# TO DO
Reproduce each line exactly. Skip none.

# STORED DATA
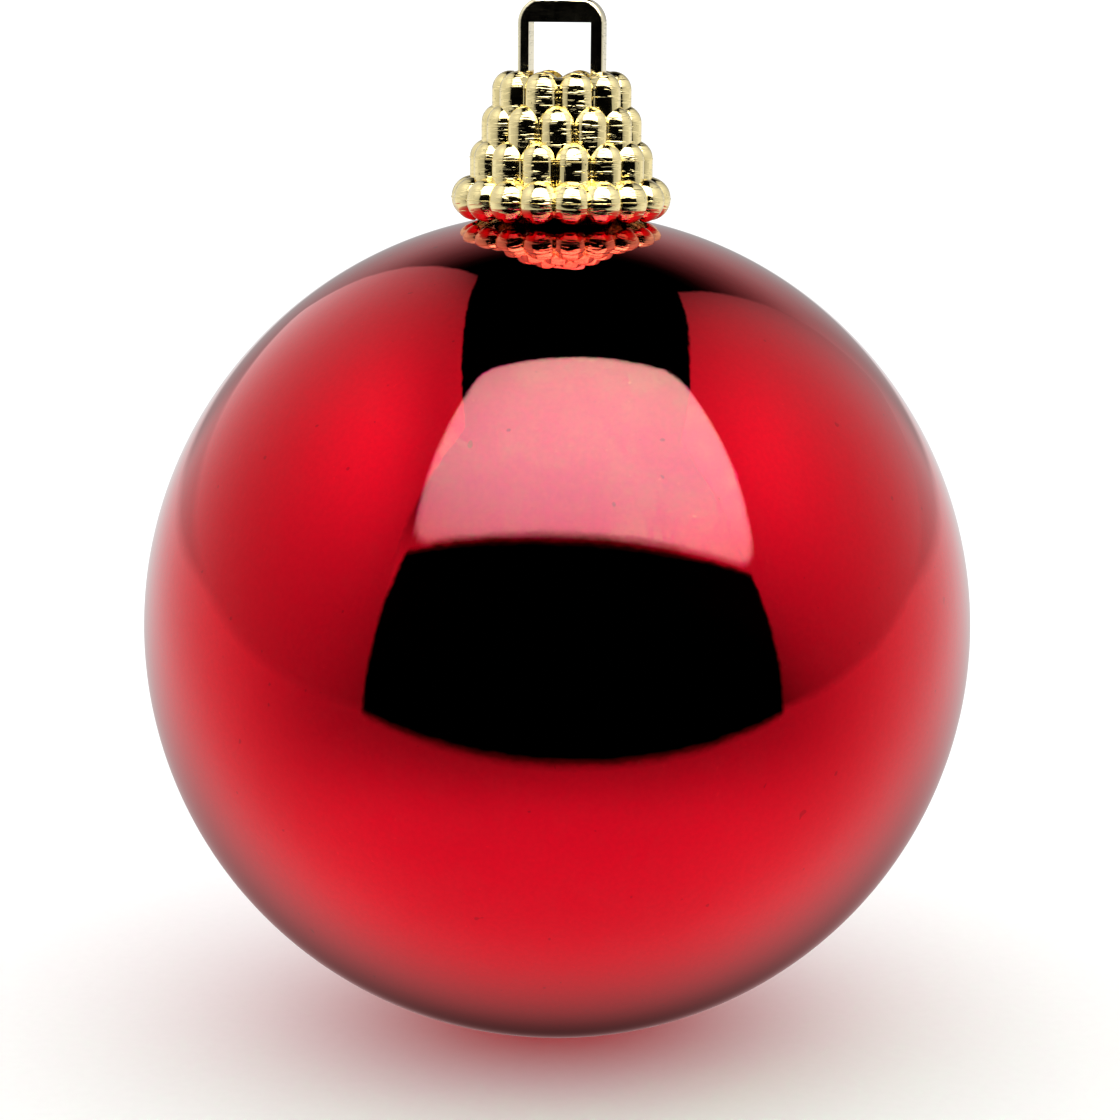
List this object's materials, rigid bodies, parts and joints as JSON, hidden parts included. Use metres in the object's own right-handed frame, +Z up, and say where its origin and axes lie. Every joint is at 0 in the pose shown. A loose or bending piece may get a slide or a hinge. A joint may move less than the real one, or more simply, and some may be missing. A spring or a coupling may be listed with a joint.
{
  "type": "ball ornament",
  "caption": "Blown glass ball with a mirror-bright red finish, a tiered gold crown cap on its neck and a flat-faced gold hanging loop.",
  "frame": {"origin": "the hanging eye: the middle of the underside of the loop's top bar, where a hook or cord bears", "axes": "+Z up along the ball's axis; the loop lies in the XZ plane, so a hook passes through it along Y"},
  "size_m": [0.08, 0.08, 0.1001],
  "materials": {
    "red_silvered_glass": "clear red lacquer outside, silvered inside, mirror gloss",
    "gold_plated_crown": "vacuum-plated pale gold, mirror gloss",
    "gold_plated_loop": "vacuum-plated pale gold, gloss"
  },
  "bodies": {
    "hanger": {"hanger_loop": "gold_plated_loop"},
    "crown": {"crown_cap": "gold_plated_crown"},
    "ball": {"glass_ball": "red_silvered_glass"}
  },
  "joints": [
    {"name": "hanger_pull", "type": "slide", "parent": "hanger", "child": "crown", "axis": [0, 0, -1], "range_m": [0, 0.01]},
    {"name": "ball_turn", "type": "hinge", "parent": "crown", "child": "ball", "pos_m": [0, 0, -0.012], "axis": [0, 0, 1], "continuous": true}
  ]
}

# ANSWER TO THIS EXERCISE
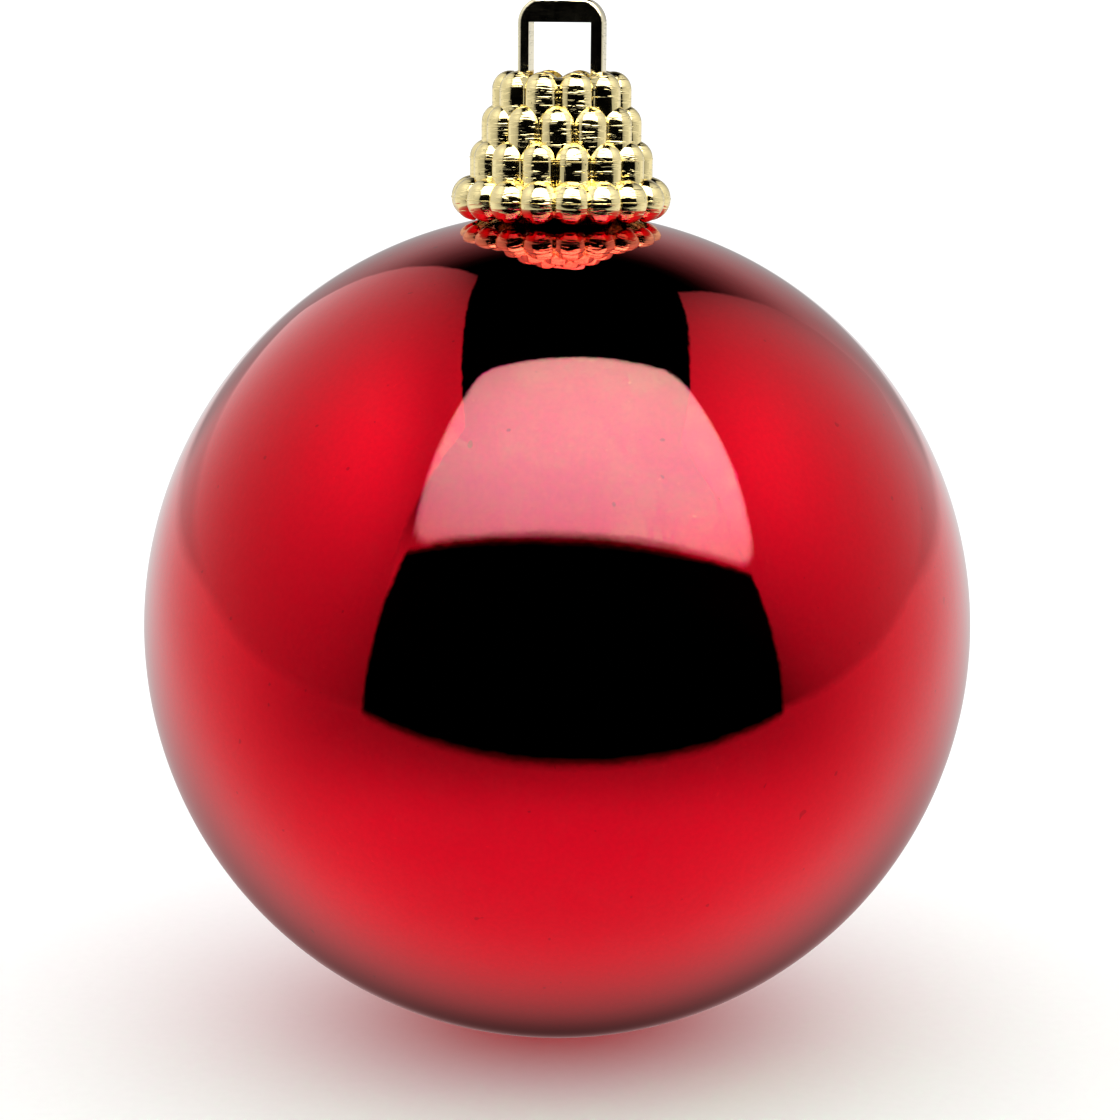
List this object's materials, rigid bodies, parts and joints as JSON, hidden parts included. Use metres in the object's own right-handed frame, +Z up, and say where its origin and axes lie. Every joint is at 0 in the pose shown. A loose or bending piece may get a slide or a hinge. A joint may move less than the real one, or more simply, and some may be missing. A spring or a coupling may be listed with a joint.
{
  "type": "ball ornament",
  "caption": "Blown glass ball with a mirror-bright red finish, a tiered gold crown cap on its neck and a flat-faced gold hanging loop.",
  "frame": {"origin": "the hanging eye: the middle of the underside of the loop's top bar, where a hook or cord bears", "axes": "+Z up along the ball's axis; the loop lies in the XZ plane, so a hook passes through it along Y"},
  "size_m": [0.08, 0.08, 0.1001],
  "materials": {
    "red_silvered_glass": "clear red lacquer outside, silvered inside, mirror gloss",
    "gold_plated_crown": "vacuum-plated pale gold, mirror gloss",
    "gold_plated_loop": "vacuum-plated pale gold, gloss"
  },
  "bodies": {
    "hanger": {"hanger_loop": "gold_plated_loop"},
    "crown": {"crown_cap": "gold_plated_crown"},
    "ball": {"glass_ball": "red_silvered_glass"}
  },
  "joints": [
    {"name": "hanger_pull", "type": "slide", "parent": "hanger", "child": "crown", "axis": [0, 0, -1], "range_m": [0, 0.01]},
    {"name": "ball_turn", "type": "hinge", "parent": "crown", "child": "ball", "pos_m": [0, 0, -0.012], "axis": [0, 0, 1], "continuous": true}
  ]
}